In February 1885, Lane married Leo Chapman, editor and publisher of the Mason City Republican, in a wedding ceremony at her parents' rural Charles City home. Mr. Chapman died of typhoid fever the following year in San Francisco, California, where he had gone to seek new employment. Arriving a few days after her husband's death, the young widow decided to remain in San Francisco, where she was employed by a newspaper during part of that time. In 1887, she returned to Charles City and joined the Iowa Woman Suffrage Association for whom she worked as a professional writer and lecturer. After a short period of time, she became the group's recording secretary. From 1890 to 1892, she served as the Iowa association's state organizer.

At the time of Carrie Chapman's rise to her state organization's highest office, in June 1890, she married George Catt, a fellow Iowa Agricultural College alumnus she had met during her stay in San Francisco who encouraged her suffrage activity. Mrs. Catt also began work nationally for the National American Woman Suffrage Association, speaking in 1890 at its Washington, D.C., convention. In the following months, Catt's work, and her writing and speaking engagements, established her reputation as a leading suffragist. In 1892, she was asked by Susan B. Anthony to address Congress on the proposed suffrage amendment. In 1900, she succeeded Anthony as NAWSA president. From then on, her time was spent primarily in speechmaking, planning campaigns, organizing women, and gaining political experience.

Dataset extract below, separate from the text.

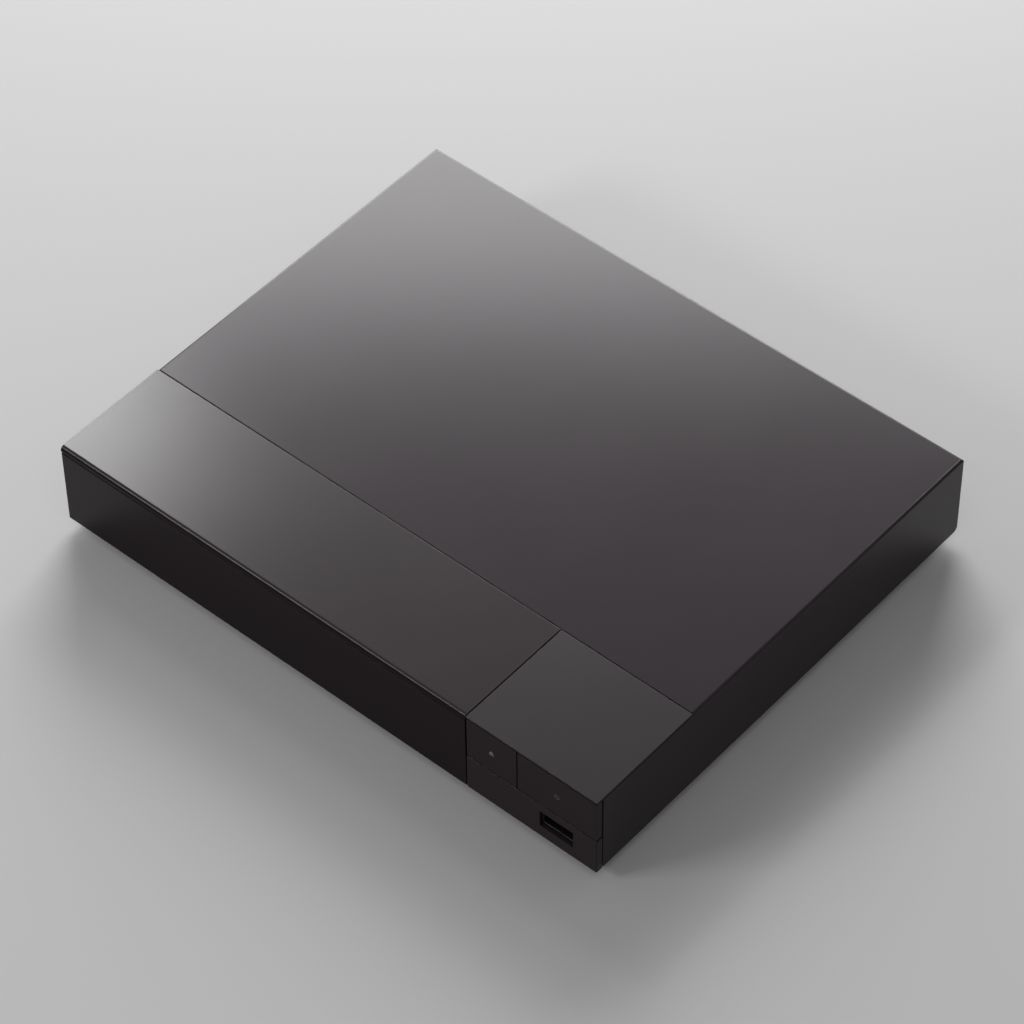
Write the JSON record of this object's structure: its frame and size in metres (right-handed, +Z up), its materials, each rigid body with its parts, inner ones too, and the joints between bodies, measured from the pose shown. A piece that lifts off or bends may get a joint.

In 1902, Catt helped organize the International Woman Suffrage Alliance (IWSA), which eventually incorporated sympathetic associations in 32 nations. In 1904, she resigned her NAWSA presidency in order to care for her ailing husband. His death in October 1905, followed by the deaths of Susan B. Anthony (February 1906), Catt's younger brother William (September 1907) and her mother (December 1907) left Catt grief-stricken. Her doctor and friends encouraged her to travel abroad; as a result, she spent much of the following eight years as IWSA president promoting equal-suffrage rights worldwide.

Catt returned to the United States in 1915 to resume the leadership of NAWSA, which had become badly divided under the leadership of Anna Howard Shaw. In 1916, at a NAWSA convention in Atlantic City, New Jersey, Catt unveiled her "Winning Plan" to campaign simultaneously for suffrage on both the state and federal levels, and to compromise for partial suffrage in the states resisting change. Under Catt's dynamic leadership, NAWSA won the backing of the U.S. House and Senate, as well as state support for the amendment's ratification. In 1917, New York passed a state woman suffrage referendum, and by 1918, President Woodrow Wilson was finally converted to the cause.

On August 26, 1920, the Nineteenth Amendment officially became part of the United States Constitution. One hundred forty-four years after U.S. independence, all women in the United States were at last guaranteed the right to vote.

Stepping down from the NAWSA presidency after its victory, Catt continued her work for equal suffrage, promoting education of the newly-enfranchised by founding the new League of Women Voters and serving as its honorary president for the rest of her life. In 1923, with Nettie Rogers Shuler, she published Woman Suffrage and Politics: The Inner Story of the Suffrage Movement. In her later years, Catt's interests broadened to include the causes of world peace and child labor. She founded the National Committee on the Cause and Cure of War in 1925, serving as its chair until 1932 and as honorary chair thereafter. She also supported the League of Nations and, later, the United Nations.

Honored and praised by countless institutions for her more than half-century of public service, Carrie Chapman Catt died of heart failure at her New Rochelle, New York, home on March 9, 1947. At Woodlawn Cemetery in the north Bronx, New York, she is buried alongside her longtime companion, Mary Garret Hay, a fellow New York state suffragist, with whom she lived for over 20 years.